**Task**: Nothing but the lines from the line that contains "Turn this picture" through the line that contains "from mathutils import Vector" should appear in the output, each reproduced exactly.

──────── Materials provided ────────

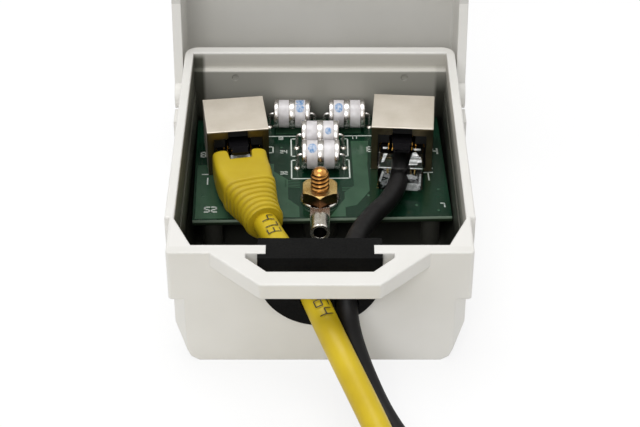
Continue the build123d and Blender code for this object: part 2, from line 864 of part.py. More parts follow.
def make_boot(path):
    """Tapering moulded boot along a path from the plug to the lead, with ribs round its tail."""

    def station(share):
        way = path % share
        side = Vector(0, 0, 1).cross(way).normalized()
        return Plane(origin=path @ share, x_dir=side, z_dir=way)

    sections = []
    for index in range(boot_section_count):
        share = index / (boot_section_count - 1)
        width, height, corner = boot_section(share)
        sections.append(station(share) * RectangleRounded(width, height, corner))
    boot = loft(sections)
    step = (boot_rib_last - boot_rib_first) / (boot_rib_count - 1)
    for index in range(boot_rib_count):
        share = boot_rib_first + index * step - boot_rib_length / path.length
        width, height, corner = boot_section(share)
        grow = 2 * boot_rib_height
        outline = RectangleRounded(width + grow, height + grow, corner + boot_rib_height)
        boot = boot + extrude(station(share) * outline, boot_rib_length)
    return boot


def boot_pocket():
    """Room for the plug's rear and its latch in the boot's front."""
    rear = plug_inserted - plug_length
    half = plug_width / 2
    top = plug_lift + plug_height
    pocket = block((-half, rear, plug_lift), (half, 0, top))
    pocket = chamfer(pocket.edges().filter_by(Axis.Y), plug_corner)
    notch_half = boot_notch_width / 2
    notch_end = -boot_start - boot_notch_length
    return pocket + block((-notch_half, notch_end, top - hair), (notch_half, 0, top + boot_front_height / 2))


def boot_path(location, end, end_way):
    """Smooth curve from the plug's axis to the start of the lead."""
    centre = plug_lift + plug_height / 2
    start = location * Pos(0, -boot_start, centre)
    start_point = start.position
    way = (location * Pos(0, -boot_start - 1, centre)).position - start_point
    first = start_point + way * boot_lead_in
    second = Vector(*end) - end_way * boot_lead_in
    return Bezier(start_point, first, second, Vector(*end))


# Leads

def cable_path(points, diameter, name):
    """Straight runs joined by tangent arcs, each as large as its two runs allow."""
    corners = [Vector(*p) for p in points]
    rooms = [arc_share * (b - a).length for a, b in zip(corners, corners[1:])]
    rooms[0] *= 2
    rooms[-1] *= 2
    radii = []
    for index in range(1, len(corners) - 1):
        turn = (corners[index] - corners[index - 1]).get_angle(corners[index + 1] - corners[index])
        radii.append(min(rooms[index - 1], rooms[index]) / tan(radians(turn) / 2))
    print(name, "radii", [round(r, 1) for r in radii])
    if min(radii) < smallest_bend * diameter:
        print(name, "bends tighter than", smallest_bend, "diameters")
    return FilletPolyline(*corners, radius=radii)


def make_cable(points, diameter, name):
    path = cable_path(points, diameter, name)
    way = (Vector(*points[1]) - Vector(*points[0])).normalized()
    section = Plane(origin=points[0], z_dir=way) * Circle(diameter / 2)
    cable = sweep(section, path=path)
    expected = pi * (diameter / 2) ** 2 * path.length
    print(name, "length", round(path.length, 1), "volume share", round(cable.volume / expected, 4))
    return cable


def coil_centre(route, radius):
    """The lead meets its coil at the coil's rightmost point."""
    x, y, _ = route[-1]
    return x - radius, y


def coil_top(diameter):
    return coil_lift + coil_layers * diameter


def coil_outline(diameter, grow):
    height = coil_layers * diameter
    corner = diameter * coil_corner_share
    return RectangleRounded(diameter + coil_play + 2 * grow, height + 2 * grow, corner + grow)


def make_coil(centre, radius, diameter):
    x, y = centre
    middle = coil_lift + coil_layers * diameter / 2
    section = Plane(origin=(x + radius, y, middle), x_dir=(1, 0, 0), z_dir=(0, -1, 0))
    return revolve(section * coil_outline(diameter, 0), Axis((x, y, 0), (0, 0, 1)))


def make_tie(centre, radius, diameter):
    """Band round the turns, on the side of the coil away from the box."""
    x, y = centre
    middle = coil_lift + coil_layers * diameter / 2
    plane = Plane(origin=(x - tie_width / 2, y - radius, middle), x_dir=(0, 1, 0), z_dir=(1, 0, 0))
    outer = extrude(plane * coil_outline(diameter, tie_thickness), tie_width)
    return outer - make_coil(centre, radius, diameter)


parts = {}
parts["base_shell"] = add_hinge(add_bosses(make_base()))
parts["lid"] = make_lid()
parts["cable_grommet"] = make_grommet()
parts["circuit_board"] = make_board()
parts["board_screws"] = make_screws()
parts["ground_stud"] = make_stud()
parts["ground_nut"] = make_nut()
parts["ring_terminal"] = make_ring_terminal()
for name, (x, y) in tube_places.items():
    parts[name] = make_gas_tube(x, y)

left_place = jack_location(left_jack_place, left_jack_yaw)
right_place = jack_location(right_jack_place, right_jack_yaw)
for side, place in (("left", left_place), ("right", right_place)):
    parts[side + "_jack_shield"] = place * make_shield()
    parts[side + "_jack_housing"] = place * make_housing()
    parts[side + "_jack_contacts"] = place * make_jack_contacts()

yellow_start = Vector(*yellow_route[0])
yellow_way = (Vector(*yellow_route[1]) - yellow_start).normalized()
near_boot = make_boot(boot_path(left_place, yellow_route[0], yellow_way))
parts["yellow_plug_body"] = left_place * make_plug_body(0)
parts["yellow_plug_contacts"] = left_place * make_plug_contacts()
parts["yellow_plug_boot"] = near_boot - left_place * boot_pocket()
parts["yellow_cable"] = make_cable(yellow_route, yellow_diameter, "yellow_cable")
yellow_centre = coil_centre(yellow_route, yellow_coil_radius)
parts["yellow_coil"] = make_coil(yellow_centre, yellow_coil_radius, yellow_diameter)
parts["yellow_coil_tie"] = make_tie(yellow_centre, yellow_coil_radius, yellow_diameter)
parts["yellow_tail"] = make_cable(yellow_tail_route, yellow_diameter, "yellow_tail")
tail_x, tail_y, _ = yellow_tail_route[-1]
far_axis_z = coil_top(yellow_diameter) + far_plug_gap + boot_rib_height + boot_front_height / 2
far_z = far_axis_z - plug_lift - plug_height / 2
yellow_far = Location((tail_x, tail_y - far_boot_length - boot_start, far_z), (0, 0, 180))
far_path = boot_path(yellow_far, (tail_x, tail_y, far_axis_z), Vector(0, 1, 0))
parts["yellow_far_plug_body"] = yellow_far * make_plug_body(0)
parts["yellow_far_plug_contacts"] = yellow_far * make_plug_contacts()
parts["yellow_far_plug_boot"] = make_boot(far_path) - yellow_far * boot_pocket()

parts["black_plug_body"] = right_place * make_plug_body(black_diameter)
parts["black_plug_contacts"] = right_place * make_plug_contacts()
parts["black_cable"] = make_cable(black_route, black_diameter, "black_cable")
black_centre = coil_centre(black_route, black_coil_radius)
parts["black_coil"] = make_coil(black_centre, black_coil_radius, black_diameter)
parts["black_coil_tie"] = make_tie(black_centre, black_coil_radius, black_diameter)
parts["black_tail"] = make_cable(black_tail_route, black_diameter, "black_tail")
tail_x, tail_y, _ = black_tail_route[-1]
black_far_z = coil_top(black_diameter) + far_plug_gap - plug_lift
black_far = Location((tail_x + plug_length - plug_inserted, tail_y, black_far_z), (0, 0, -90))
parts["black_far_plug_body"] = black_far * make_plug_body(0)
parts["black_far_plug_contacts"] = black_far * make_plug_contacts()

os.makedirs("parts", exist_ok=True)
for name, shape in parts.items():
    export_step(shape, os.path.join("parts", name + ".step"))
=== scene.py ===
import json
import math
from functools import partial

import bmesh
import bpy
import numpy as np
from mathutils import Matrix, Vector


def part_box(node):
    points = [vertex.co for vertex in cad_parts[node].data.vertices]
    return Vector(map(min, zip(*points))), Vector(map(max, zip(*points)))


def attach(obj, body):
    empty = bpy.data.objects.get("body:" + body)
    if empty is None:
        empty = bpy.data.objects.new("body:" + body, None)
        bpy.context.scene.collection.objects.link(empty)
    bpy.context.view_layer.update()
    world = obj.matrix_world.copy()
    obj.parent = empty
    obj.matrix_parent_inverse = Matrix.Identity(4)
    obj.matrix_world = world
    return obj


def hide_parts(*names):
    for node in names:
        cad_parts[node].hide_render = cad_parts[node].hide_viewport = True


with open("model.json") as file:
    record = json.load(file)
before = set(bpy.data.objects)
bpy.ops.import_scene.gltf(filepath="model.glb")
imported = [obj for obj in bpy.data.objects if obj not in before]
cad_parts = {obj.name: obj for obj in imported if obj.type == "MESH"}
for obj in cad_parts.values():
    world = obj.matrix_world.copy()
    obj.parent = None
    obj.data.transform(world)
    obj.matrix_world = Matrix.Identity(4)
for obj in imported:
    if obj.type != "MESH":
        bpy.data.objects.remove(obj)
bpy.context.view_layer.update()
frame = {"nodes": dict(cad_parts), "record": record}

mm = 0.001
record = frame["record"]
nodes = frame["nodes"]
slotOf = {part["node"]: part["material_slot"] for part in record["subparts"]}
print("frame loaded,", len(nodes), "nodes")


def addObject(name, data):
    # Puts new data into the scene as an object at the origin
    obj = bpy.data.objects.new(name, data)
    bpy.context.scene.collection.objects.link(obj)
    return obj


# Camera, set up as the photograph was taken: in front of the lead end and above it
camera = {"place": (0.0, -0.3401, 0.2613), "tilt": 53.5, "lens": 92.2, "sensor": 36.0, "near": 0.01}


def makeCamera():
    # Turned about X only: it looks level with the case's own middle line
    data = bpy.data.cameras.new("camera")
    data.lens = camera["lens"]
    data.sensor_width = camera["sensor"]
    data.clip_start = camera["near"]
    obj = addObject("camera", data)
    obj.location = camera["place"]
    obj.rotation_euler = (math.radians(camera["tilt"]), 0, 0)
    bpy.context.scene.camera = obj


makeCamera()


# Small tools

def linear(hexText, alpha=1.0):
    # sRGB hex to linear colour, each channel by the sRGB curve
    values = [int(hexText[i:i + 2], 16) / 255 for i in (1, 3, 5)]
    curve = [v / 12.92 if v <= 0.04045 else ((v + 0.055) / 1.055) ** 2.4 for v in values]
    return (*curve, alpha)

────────
──────── Materials provided ────────

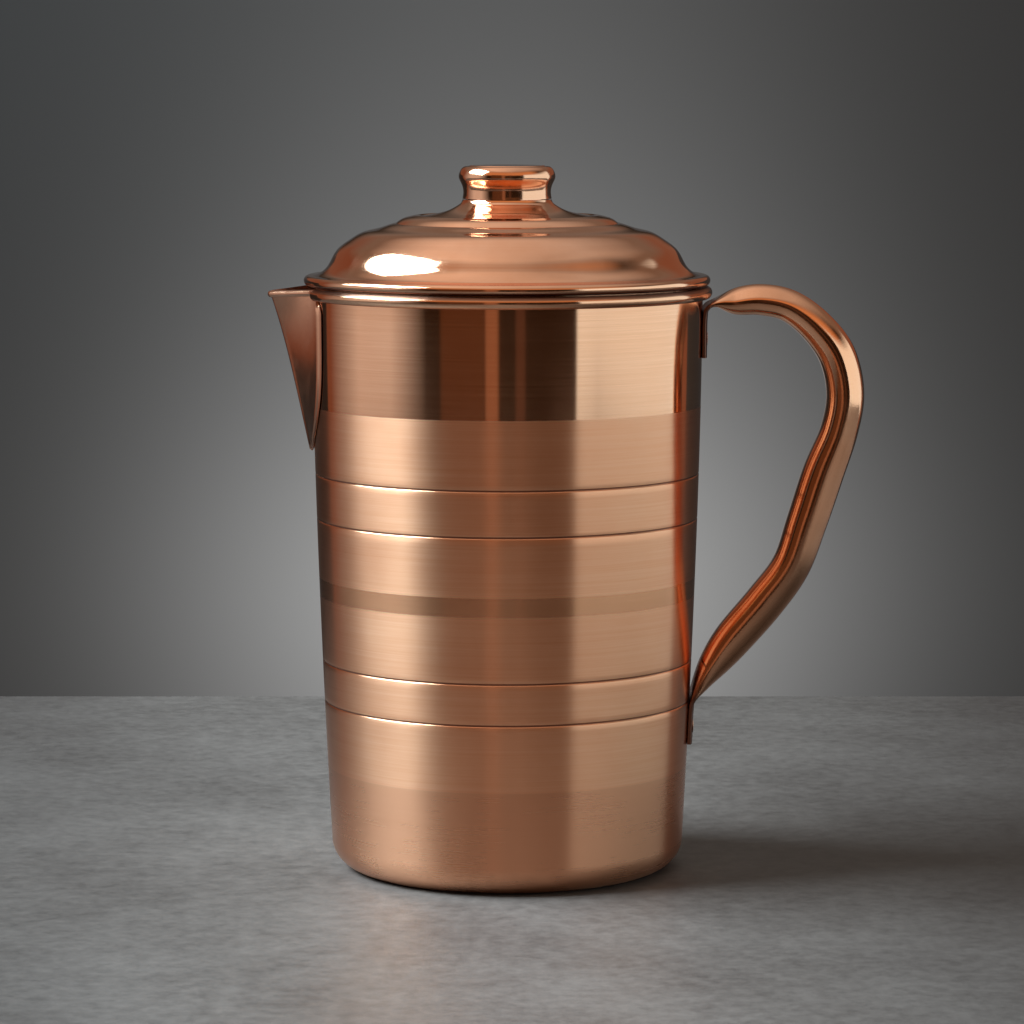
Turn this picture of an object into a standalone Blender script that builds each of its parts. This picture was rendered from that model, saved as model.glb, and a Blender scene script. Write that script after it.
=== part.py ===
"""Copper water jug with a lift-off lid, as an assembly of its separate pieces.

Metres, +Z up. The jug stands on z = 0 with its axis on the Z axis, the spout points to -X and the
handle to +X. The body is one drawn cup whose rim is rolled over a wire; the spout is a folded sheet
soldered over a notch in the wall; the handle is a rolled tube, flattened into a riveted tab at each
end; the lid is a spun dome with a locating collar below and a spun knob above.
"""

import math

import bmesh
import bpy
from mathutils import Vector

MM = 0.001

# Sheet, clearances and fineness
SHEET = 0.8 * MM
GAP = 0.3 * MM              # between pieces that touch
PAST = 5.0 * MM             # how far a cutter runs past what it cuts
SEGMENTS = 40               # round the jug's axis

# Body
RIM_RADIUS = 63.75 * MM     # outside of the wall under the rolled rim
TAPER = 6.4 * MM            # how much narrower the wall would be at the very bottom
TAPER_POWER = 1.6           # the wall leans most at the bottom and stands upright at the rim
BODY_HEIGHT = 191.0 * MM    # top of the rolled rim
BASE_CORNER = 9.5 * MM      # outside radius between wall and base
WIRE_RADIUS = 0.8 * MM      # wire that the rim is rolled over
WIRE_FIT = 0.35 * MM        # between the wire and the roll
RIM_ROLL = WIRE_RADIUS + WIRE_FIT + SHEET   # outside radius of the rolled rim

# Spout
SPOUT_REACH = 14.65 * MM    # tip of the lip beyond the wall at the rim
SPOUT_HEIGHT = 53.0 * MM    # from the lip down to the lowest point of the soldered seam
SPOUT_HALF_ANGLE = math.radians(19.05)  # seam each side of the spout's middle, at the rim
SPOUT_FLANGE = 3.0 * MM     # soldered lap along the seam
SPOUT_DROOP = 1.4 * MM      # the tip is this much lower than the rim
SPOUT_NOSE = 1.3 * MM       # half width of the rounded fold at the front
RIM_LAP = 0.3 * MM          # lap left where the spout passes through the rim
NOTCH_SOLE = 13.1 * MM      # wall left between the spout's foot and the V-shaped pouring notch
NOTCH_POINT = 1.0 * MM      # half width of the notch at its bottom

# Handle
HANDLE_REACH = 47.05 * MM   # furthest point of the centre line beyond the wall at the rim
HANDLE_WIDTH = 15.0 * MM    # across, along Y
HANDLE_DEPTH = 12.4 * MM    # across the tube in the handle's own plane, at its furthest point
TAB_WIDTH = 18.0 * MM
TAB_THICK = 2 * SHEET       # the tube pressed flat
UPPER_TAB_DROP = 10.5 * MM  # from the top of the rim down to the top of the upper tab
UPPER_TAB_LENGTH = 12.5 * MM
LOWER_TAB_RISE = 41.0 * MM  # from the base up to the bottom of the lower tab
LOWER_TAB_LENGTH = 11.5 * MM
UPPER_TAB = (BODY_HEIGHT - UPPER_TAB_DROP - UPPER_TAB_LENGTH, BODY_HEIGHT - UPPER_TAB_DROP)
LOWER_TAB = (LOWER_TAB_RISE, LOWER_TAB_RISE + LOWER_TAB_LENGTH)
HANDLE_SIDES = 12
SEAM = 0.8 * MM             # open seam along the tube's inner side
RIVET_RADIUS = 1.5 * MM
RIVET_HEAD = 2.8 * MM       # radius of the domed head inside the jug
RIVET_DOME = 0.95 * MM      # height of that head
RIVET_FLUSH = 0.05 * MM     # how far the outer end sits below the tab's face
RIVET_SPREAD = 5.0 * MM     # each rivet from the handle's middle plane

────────
──────── Materials provided ────────

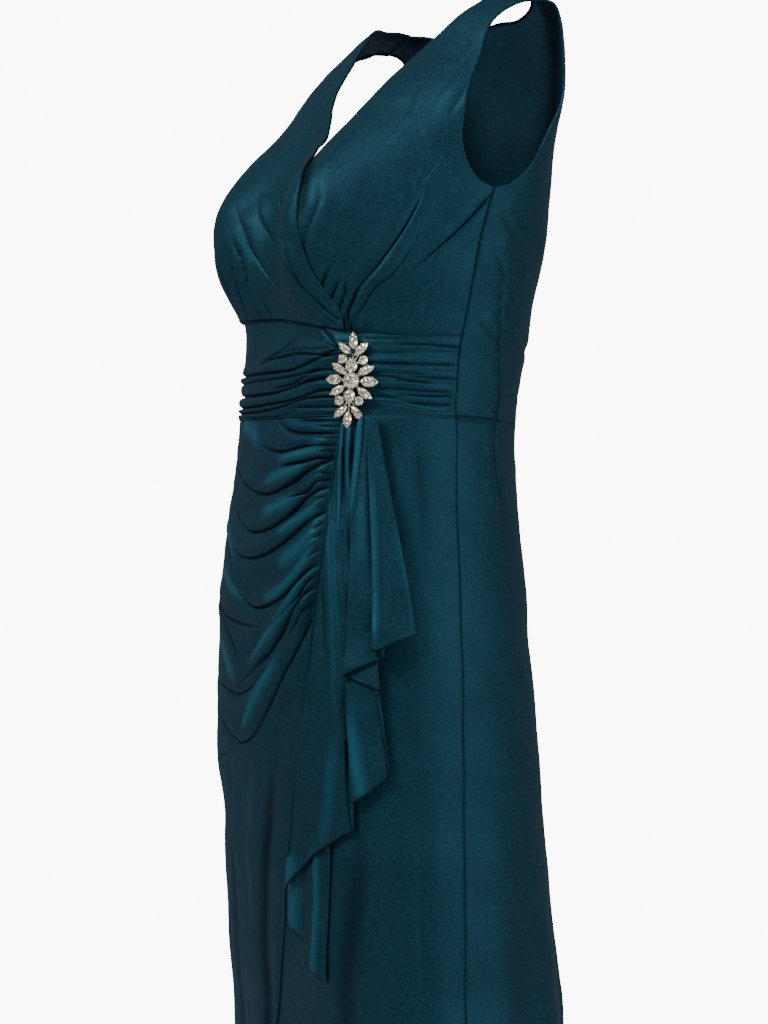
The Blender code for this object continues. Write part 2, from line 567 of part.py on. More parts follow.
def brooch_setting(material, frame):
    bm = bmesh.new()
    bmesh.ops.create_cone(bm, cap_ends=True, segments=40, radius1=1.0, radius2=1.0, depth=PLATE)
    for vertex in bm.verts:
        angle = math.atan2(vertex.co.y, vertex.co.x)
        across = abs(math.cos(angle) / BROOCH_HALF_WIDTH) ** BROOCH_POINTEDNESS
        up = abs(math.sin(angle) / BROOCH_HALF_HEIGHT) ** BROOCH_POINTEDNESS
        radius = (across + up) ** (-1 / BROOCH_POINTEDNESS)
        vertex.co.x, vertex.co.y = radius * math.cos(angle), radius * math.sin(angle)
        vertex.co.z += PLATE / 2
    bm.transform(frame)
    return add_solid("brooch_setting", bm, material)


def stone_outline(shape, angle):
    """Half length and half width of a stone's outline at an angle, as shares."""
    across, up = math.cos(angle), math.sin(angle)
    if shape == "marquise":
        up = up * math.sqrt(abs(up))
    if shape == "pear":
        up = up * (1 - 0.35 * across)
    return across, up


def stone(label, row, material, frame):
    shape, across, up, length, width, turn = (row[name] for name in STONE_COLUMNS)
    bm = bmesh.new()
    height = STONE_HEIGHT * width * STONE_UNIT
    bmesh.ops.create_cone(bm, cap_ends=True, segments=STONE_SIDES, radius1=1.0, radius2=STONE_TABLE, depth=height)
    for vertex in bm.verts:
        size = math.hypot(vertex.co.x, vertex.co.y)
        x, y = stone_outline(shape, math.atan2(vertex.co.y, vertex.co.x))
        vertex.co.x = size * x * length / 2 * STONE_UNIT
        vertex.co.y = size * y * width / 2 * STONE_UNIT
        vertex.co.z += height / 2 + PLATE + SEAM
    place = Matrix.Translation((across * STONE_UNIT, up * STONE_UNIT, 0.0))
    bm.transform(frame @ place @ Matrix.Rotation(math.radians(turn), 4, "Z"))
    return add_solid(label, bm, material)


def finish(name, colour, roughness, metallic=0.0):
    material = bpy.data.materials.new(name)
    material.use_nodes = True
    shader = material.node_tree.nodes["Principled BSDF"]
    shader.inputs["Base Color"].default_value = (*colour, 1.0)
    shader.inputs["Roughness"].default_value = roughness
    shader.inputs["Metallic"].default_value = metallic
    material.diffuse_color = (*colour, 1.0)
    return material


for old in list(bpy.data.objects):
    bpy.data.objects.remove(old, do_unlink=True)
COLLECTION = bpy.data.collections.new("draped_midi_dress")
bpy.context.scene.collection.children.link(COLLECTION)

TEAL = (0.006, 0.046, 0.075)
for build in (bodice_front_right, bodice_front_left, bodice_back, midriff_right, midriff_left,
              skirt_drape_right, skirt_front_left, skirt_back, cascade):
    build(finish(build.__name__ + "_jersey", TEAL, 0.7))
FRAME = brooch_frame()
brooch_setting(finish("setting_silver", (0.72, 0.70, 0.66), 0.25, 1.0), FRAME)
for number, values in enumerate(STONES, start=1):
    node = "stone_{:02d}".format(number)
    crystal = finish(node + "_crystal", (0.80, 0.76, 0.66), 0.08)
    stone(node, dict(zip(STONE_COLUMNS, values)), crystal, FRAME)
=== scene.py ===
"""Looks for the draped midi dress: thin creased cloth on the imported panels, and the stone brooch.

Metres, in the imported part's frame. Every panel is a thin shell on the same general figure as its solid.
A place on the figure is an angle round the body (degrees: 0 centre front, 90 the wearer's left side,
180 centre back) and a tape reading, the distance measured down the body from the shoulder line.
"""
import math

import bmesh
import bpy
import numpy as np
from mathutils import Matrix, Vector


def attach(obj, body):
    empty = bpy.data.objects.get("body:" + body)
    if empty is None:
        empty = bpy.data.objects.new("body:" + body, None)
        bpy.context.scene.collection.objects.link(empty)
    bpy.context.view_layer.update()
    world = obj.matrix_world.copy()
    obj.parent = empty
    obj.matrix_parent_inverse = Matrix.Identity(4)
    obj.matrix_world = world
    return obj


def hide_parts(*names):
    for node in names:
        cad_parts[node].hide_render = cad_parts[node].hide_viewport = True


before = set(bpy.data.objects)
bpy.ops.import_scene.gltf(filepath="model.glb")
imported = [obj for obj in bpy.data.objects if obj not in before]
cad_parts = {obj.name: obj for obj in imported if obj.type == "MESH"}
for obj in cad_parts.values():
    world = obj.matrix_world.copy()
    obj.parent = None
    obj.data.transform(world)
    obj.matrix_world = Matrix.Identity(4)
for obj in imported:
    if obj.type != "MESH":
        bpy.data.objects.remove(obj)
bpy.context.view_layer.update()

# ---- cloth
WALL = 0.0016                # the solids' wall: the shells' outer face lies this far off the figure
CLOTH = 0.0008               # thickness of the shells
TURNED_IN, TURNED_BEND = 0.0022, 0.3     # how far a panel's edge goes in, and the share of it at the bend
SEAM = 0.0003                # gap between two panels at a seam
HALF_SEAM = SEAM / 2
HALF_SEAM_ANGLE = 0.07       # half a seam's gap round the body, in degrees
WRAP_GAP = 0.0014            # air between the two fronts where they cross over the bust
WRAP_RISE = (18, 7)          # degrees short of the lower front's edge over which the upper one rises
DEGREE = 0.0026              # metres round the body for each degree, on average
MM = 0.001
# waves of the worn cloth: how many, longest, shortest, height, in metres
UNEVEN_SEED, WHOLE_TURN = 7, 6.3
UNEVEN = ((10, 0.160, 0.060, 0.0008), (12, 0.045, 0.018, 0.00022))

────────

**Exercise output**:
Turn this picture of an object into a standalone Blender script that builds each of its parts. This picture was rendered from that model, saved as model.glb, and a Blender scene script. Write that script after it.
=== part.py ===
"""Copper water jug with a lift-off lid, as an assembly of its separate pieces.

Metres, +Z up. The jug stands on z = 0 with its axis on the Z axis, the spout points to -X and the
handle to +X. The body is one drawn cup whose rim is rolled over a wire; the spout is a folded sheet
soldered over a notch in the wall; the handle is a rolled tube, flattened into a riveted tab at each
end; the lid is a spun dome with a locating collar below and a spun knob above.
"""

import math

import bmesh
import bpy
from mathutils import Vector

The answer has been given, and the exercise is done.